= The Tinderbox (film) =

1946 film by Svend Methling

The Tinderbox (Fyrtøjet) is a 1946 Danish animated film directed by Svend Methling and produced by Dansk Farve- og Tegnefilm, Palladium, It is the first full-length Danish and European animated film ever made. It was an adaption of Hans Christian Andersen's popular fairytale of the same name. The film was in colour.

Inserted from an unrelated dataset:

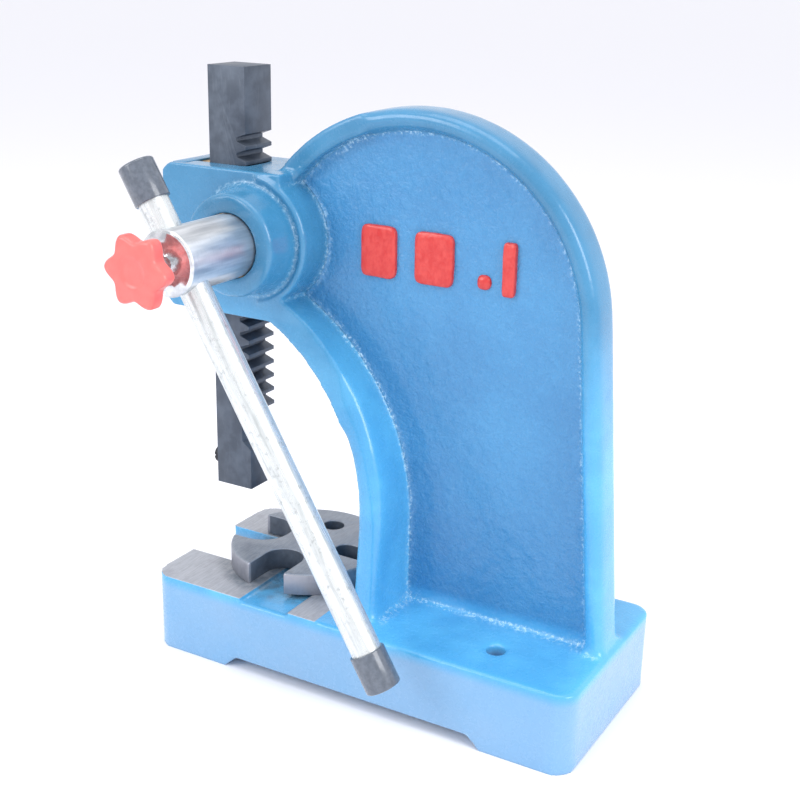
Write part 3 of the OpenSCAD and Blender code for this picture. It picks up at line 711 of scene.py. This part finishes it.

The project was inspired by the works of Walt Disney, Max Fleischer, and Dave Fleischer, especially their "Gulliver's Travels" (1939).

== Cast ==
- Poul Reichhardt - the Soldier
- Kirsten Hermansen - the Princess
- Knud Heglund - the King
- Karen Poulsen - the Witch
- Elith Foss - the Astrological Signer
- Viggo Brodthagen
- Ole Monty
- Aage Winther-Jørgensen
- Vera Lindstrøm
- Victor Montell
- Vera Lense-Møller
- Axel Larsen
- Adelheid Nielsen
- Einar Reim
- Anna Henriques-Nielsen
- Carl Johan Hviid
- Ingeborg Steffensen
- Ulf Kaarsberg

Production took place from June 1943 until the 1945 at Frederiksberggade 28 in Copenhagen. During the production process, publisher Dansk Farve- og Tegnefilm kept a low profile, but the press still published a few articles about the project.